For visa and PR purposes, the most strategically significant regional cities — combining livability, employment depth, infrastructure, and migration pathway access — are Geelong (VIC), Newcastle (NSW), Adelaide (SA), Hobart (TAS), and the Gold Coast (QLD). Each qualifies as regional under the current legislative instrument while offering urban amenity that makes the regional condition genuinely livable rather than merely tolerable. In VJCE's experience handling skilled migration cases, the cities on this list tend to attract applicants precisely because they offer a practical balance between livability and genuine PR prospects — though the right fit still depends heavily on individual occupation and skills assessment outcomes.
Geelong is particularly notable: it sits within Victoria's regional definition for the 491, is accessible to Melbourne, and has a growing professional services and education sector. Adelaide, while technically the capital of South Australia, qualifies as regional for most skilled visa purposes outside state-specific nomination conditions — South Australia's nomination program actively targets skilled workers willing to live and work there. Hobart has attracted significant attention as a lifestyle destination with lower housing costs and a state government that maintains competitive nomination criteria under the 190 and 491 programs.
Newcastle and the Gold Coast round out the practical top five for applicants in industries like construction, healthcare, IT, and engineering. Both cities have mature job markets, established migrant communities, and clear commuting links to their respective state capitals without triggering the metropolitan exclusion. For applicants whose employers are headquartered in Sydney or Brisbane, residing in Newcastle or the Gold Coast respectively can satisfy the regional residence condition while keeping employment links intact — though applicants must be cautious about ensuring their work location, not just their home address, also satisfies regional requirements under their specific visa conditions.
Is Brisbane a city or regional area?
No — and this is one of the most common misconceptions among Queensland-based applicants. Greater Brisbane is explicitly excluded from the regional area definition under the current legislative instrument, placing it alongside greater Sydney, greater Melbourne, and the ACT as a metropolitan exclusion. This means residing in Brisbane does not satisfy the regional residence condition for the 491 visa, nor does Brisbane-based work count toward the regional work requirement for 491 to 191 permanent residency transition.
The key point is that 'greater Brisbane' is defined by specific LGA boundaries, not by the casual understanding of where Brisbane ends. The Gold Coast and the Sunshine Coast — despite being in south-east Queensland and feeling like part of the greater Brisbane conurbation to many residents — are classified as regional for most visa purposes.
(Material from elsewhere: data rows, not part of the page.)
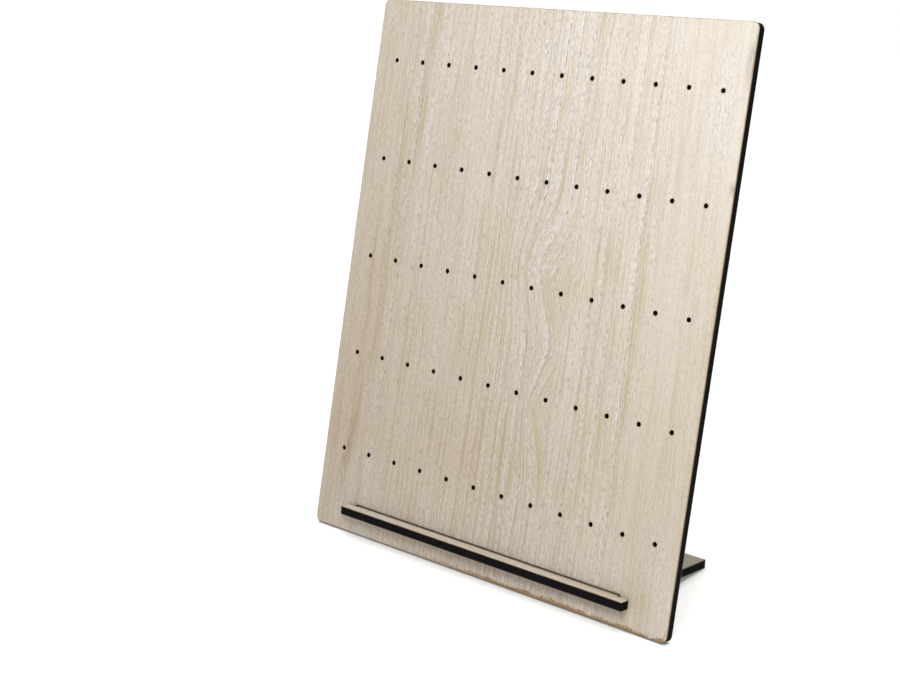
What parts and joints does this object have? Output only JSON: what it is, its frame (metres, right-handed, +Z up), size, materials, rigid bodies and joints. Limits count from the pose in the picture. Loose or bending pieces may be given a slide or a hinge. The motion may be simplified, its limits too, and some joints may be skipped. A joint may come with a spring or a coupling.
{
  "type": "earring display board",
  "caption": "Leaning rectangular wood display board with rows of small peg holes, and a T-shaped plate through its bottom slot that is ledge in front and foot behind.",
  "frame": {"origin": "on the surface that the part stands on, under the middle of its bounding box", "axes": "+X to the right across the board as its viewer sees it, -Y out of the front towards that viewer, +Z up; the board leans back, so its top is towards +Y, and the foot points to +Y"},
  "size_m": [0.2, 0.0726, 0.2425],
  "materials": {
    "board_veneer": "pale limed wood veneer, open grain up the board, matt",
    "board_core": "core with laser-charred cut edges, near black, matt",
    "ledge_foot_veneer": "pale limed wood veneer, smooth, matt",
    "ledge_foot_core": "core with laser-charred cut edges, near black, matt"
  },
  "bodies": {
    "board": {"board_core": "board_core", "board_front_veneer": "board_veneer", "board_back_veneer": "board_veneer"},
    "ledge_foot": {"ledge_foot_core": "ledge_foot_core", "ledge_foot_top_veneer": "ledge_foot_veneer", "ledge_foot_bottom_veneer": "ledge_foot_veneer"}
  },
  "joints": [
    {"name": "ledge_foot_slide", "type": "slide", "parent": "board", "child": "ledge_foot", "axis": [0, -0.9901, 0.1403], "range_m": [0, 0.068]}
  ]
}
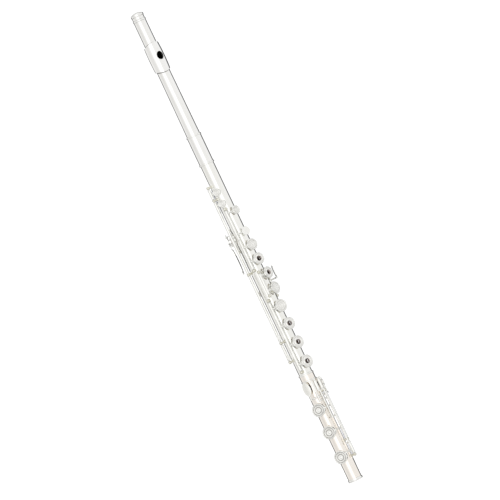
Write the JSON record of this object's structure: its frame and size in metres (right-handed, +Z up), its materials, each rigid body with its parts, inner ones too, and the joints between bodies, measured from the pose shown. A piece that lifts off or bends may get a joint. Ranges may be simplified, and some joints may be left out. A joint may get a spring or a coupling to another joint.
{
  "type": "concert flute",
  "caption": "Slim silver concert flute with lip plate, open-hole ring keys on long rods, offset G and a roller-lever foot joint.",
  "frame": {"origin": "centre of the bore at the open foot end", "axes": "+Z up the bore towards the crown, -Y out through the finger keys, whose main line stands 6 degrees from it towards -X, and -X the player's side where the main rod lies"},
  "size_m": [0.0483, 0.0406, 0.7125],
  "materials": {
    "silver_tube": "polished silver plate on the tubes",
    "silver_lip": "polished silver lip plate",
    "silver_trim": "polished silver rings and ribs",
    "silver_key": "polished silver keywork",
    "silver_post": "polished silver posts",
    "steel_rod": "turned hinge steel",
    "blued_spring": "blued needle spring",
    "pad_skin": "fish skin over felt",
    "cork": "natural cork"
  },
  "bodies": {
    "body_joint": {"body_tube": "silver_tube", "barrel": "silver_tube", "body_rings": "silver_trim", "main_rib": "silver_trim", "side_ribs": "silver_trim", "body_posts": "silver_post", "upper_steel": "steel_rod", "lower_steel": "steel_rod", "short_steels": "steel_rod", "body_springs": "blued_spring"},
    "head_joint": {"head_tube": "silver_tube", "lip_plate": "silver_lip", "riser": "silver_lip"},
    "crown_cap": {"crown": "silver_tube"},
    "stopper": {"stopper_rod": "steel_rod", "stopper_cork": "cork", "reflector_plate": "silver_trim"},
    "foot_joint": {"foot_tube": "silver_tube", "foot_socket": "silver_tube", "foot_rings": "silver_trim", "foot_rib": "silver_trim", "foot_posts": "silver_post", "foot_steel": "steel_rod", "foot_springs": "blued_spring"},
    "c_touch": {"c_key": "silver_key", "c_pad": "pad_skin"},
    "b_flat": {"b_flat_key": "silver_key", "b_flat_pad": "pad_skin"},
    "a_touch": {"a_key": "silver_key", "a_pad": "pad_skin"},
    "g_pair": {"g_key": "silver_key", "g_pad": "pad_skin"},
    "g_sharp": {"g_sharp_key": "silver_key", "g_sharp_pad": "pad_skin"},
    "f_sharp": {"f_sharp_key": "silver_key", "f_sharp_pad": "pad_skin"},
    "f_touch": {"f_key": "silver_key", "f_pad": "pad_skin"},
    "e_touch": {"e_key": "silver_key", "e_pad": "pad_skin"},
    "d_touch": {"d_key": "silver_key", "d_pad": "pad_skin"},
    "thumb_b": {"thumb_b_key": "silver_key", "thumb_b_pad": "pad_skin"},
    "thumb_b_flat": {"thumb_b_flat_lever": "silver_key"},
    "d_trill": {"d_trill_key": "silver_key", "d_trill_pad": "pad_skin"},
    "d_sharp_trill": {"d_sharp_trill_key": "silver_key", "d_sharp_trill_pad": "pad_skin", "trill_steel": "steel_rod"},
    "low_d_sharp": {"low_d_sharp_key": "silver_key", "low_d_sharp_pad": "pad_skin"},
    "low_c_sharp": {"low_c_sharp_key": "silver_key", "low_c_sharp_pad": "pad_skin"},
    "low_c": {"low_c_key": "silver_key", "low_c_pad": "pad_skin"},
    "low_b": {"low_b_key": "silver_key", "low_b_pad": "pad_skin"},
    "c_roller_barrel": {"c_roller": "silver_key"},
    "b_roller_barrel": {"b_roller": "silver_key"}
  },
  "joints": [
    {"name": "head_slide", "type": "slide", "parent": "body_joint", "child": "head_joint", "axis": [0, 0, 1], "range_m": [0, 0.04]},
    {"name": "crown_turn", "type": "hinge", "parent": "head_joint", "child": "crown_cap", "pos_m": [0, 0, 0.705], "axis": [0, 0, 1], "range_deg": [-720, 720]},
    {"name": "stopper_slide", "type": "slide", "parent": "head_joint", "child": "stopper", "axis": [0, 0, 1], "range_m": [-0.0016, 0.0016]},
    {"name": "foot_turn", "type": "hinge", "parent": "body_joint", "child": "foot_joint", "pos_m": [0, 0, 0.157], "axis": [0, 0, 1], "range_deg": [-15, 15]},
    {"name": "c_swing", "type": "hinge", "parent": "body_joint", "child": "c_touch", "pos_m": [-0.01402, -0.00898, 0.39], "axis": [0, 0, 1], "range_deg": [0, 6], "stiffness_Nm_per_rad": 0.01, "springref_deg": -20.05},
    {"name": "b_flat_swing", "type": "hinge", "parent": "body_joint", "child": "b_flat", "pos_m": [-0.01402, -0.00898, 0.357], "axis": [0, 0, 1], "range_deg": [0, 6], "stiffness_Nm_per_rad": 0.01, "springref_deg": -20.05},
    {"name": "a_swing", "type": "hinge", "parent": "body_joint", "child": "a_touch", "pos_m": [-0.01402, -0.00898, 0.335], "axis": [0, 0, 1], "range_deg": [0, 6], "stiffness_Nm_per_rad": 0.01, "springref_deg": -20.05},
    {"name": "g_swing", "type": "hinge", "parent": "body_joint", "child": "g_pair", "pos_m": [-0.01055, -0.01288, 0.299], "axis": [0, 0, 1], "range_deg": [0, 6], "stiffness_Nm_per_rad": 0.01, "springref_deg": -20.05},
    {"name": "g_sharp_swing", "type": "hinge", "parent": "body_joint", "child": "g_sharp", "pos_m": [0.01674, 0.00295, 0.29], "axis": [0, 0, 1], "range_deg": [-8, 0], "stiffness_Nm_per_rad": 0.01, "springref_deg": 20.05},
    {"name": "f_sharp_swing", "type": "hinge", "parent": "body_joint", "child": "f_sharp", "pos_m": [-0.01402, -0.00898, 0.262], "axis": [0, 0, 1], "range_deg": [0, 6], "stiffness_Nm_per_rad": 0.01, "springref_deg": -20.05},
    {"name": "f_swing", "type": "hinge", "parent": "body_joint", "child": "f_touch", "pos_m": [-0.01402, -0.00898, 0.236], "axis": [0, 0, 1], "range_deg": [0, 6], "stiffness_Nm_per_rad": 0.01, "springref_deg": -20.05},
    {"name": "e_swing", "type": "hinge", "parent": "body_joint", "child": "e_touch", "pos_m": [-0.01402, -0.00898, 0.207], "axis": [0, 0, 1], "range_deg": [0, 6], "stiffness_Nm_per_rad": 0.01, "springref_deg": -20.05},
    {"name": "d_swing", "type": "hinge", "parent": "body_joint", "child": "d_touch", "pos_m": [-0.01402, -0.00898, 0.18], "axis": [0, 0, 1], "range_deg": [0, 6], "stiffness_Nm_per_rad": 0.01, "springref_deg": -20.05},
    {"name": "thumb_b_swing", "type": "hinge", "parent": "body_joint", "child": "thumb_b", "pos_m": [0.00241, 0.01647, 0.365], "axis": [0, 0, 1], "range_deg": [0, 6], "stiffness_Nm_per_rad": 0.01, "springref_deg": -20.05},
    {"name": "thumb_b_flat_swing", "type": "hinge", "parent": "body_joint", "child": "thumb_b_flat", "pos_m": [0.00241, 0.01647, 0.379], "axis": [0, 0, 1], "range_deg": [0, 6], "stiffness_Nm_per_rad": 0.01, "springref_deg": -20.05},
    {"name": "d_trill_swing", "type": "hinge", "parent": "body_joint", "child": "d_trill", "pos_m": [-0.01656, 0.00116, 0.325], "axis": [0, 0, 1], "range_deg": [-12, 0], "stiffness_Nm_per_rad": 0.01, "springref_deg": 20.05},
    {"name": "d_sharp_trill_swing", "type": "hinge", "parent": "body_joint", "child": "d_sharp_trill", "pos_m": [-0.01656, 0.00116, 0.315], "axis": [0, 0, 1], "range_deg": [-12, 0], "stiffness_Nm_per_rad": 0.01, "springref_deg": 20.05},
    {"name": "low_d_sharp_swing", "type": "hinge", "parent": "foot_joint", "child": "low_d_sharp", "pos_m": [0.00455, -0.01586, 0.126], "axis": [0, 0, 1], "range_deg": [-8, 0], "stiffness_Nm_per_rad": 0.01, "springref_deg": 20.05},
    {"name": "low_c_sharp_swing", "type": "hinge", "parent": "foot_joint", "child": "low_c_sharp", "pos_m": [0.00455, -0.01586, 0.11], "axis": [0, 0, -1], "range_deg": [0, 5.5], "stiffness_Nm_per_rad": 0.01, "springref_deg": -20.05},
    {"name": "low_c_swing", "type": "hinge", "parent": "foot_joint", "child": "low_c", "pos_m": [0.00455, -0.01586, 0.078], "axis": [0, 0, -1], "range_deg": [0, 5.5], "stiffness_Nm_per_rad": 0.01, "springref_deg": -20.05},
    {"name": "low_b_swing", "type": "hinge", "parent": "foot_joint", "child": "low_b", "pos_m": [0.00455, -0.01586, 0.045], "axis": [0, 0, -1], "range_deg": [0, 5.5], "stiffness_Nm_per_rad": 0.01, "springref_deg": -20.05},
    {"name": "c_roller_spin", "type": "hinge", "parent": "low_c", "child": "c_roller_barrel", "pos_m": [-0.00638, -0.017, 0.142], "axis": [0, 0, 1], "continuous": true},
    {"name": "b_roller_spin", "type": "hinge", "parent": "low_b", "child": "b_roller_barrel", "pos_m": [-0.00007, -0.01865, 0.142], "axis": [0, 0, 1], "continuous": true}
  ],
  "couplings": [
    {"joint": "crown_turn", "follows": "stopper_slide", "rad_per_m": 7854},
    {"joint": "b_flat_swing", "follows": "a_swing", "ratio": 1},
    {"joint": "f_sharp_swing", "follows": "f_swing", "ratio": 1},
    {"joint": "thumb_b_swing", "follows": "thumb_b_flat_swing", "ratio": 1},
    {"joint": "low_c_sharp_swing", "follows": "low_c_swing", "ratio": 1}
  ]
}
An applicant living on the Gold Coast and commuting to Brisbane for work is in an ambiguous position: their residence is regional, but their work location may not be. This distinction matters because 491 visa conditions typically require both living and working in a regional area.
For 190 visa holders (state nominated), the Queensland government's nomination criteria determine whether regional residence is a condition at all — and Queensland has historically imposed less prescriptive regional conditions on 190 nominees compared to the 491 framework. Applicants targeting Queensland should treat the Brisbane exclusion as a hard rule and confirm the LGA classification of their specific suburb before structuring their regional strategy around it.
Which regional area is best for PR in Australia?
The answer depends on a three-factor framework: occupation demand, VJ Consulting advisers generally recommend mapping all three factors simultaneously before committing to a regional strategy, as applicants who overlook even one — particularly employer sponsorship availability — often find their options significantly narrower than expected.state nomination generosity, and regional compliance risk. Applying these three dimensions consistently produces a clearer answer than ranking cities by livability alone.
On occupation demand: South Australia and Tasmania consistently publish broader occupation lists and lower score thresholds than New South Wales or Victoria, making Adelaide and Hobart the most accessible regional pathways for mid-range points scorers (75–80 pointsAs of current · homeaffairs.gov.au range). For applicants in healthcare, aged care, construction trades, and IT, these states actively compete for nominations.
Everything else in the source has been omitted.